When Margie finds her passion—gymnastics—she discovers a way to transform her mother’s sadness to smiles, and “an escape route to another life.” Combs is a master storyteller, and Hazard is filled with vivid scenes depicting her challenges as she carves out a career and a life with children of her own—and the powerlessness she feels when faced with her brother’s confounding disability.

On a family road trip to Hazard, Kentucky, 33-year-old Rod erupts over lunch, his tantrum capturing the appalled attention of the entire diner. Combs, having been away for years, wonders how her parents stand it, and admits to being “buckled by the relentlessness of my brother’s struggle and the impossibility of peace.” Then later, she tells how Rod, at 52, so treasures the Valentine she’s sent that he takes it to bed with him.

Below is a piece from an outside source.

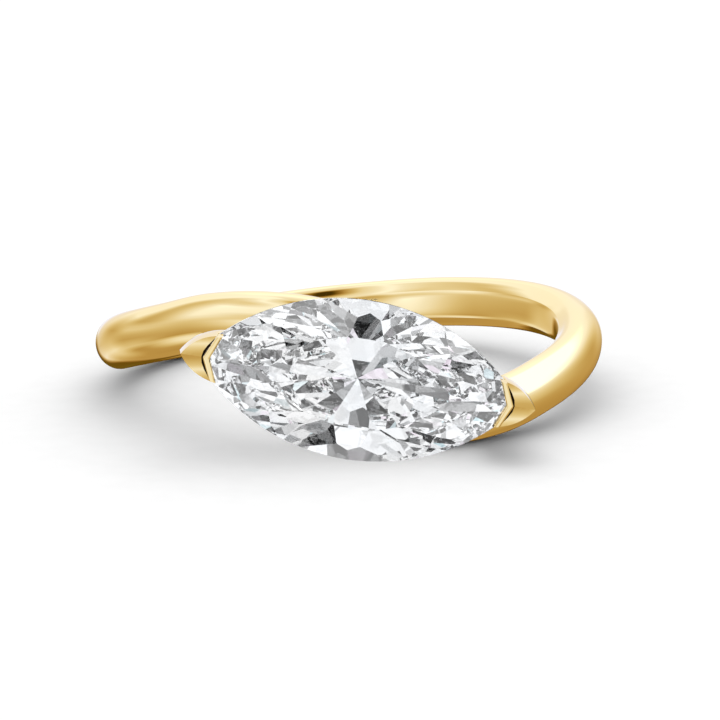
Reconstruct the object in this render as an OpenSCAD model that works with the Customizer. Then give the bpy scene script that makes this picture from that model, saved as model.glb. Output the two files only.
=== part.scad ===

Combs writes that Rod has lived far longer than the doctors predicted, which means that someone is going to need to take over his care from Combs’s aging parents.

I wasn’t certain I had enough stamina to manage my own aging, much less my brother’s. Did I have enough love? After my parents were gone, caring for my brother would be a full-time, nonstop job, without respite.

What does a person owe her family and what does she owe herself? one wonders. In answer, Combs has penned an exquisite, unflinching memoir that illuminates the challenges faced not only by parents of a profoundly disabled child, but also by his siblings. And within the intimate portrait of her family as well as the story of her flight from and return to it, Combs delivers a testament to love.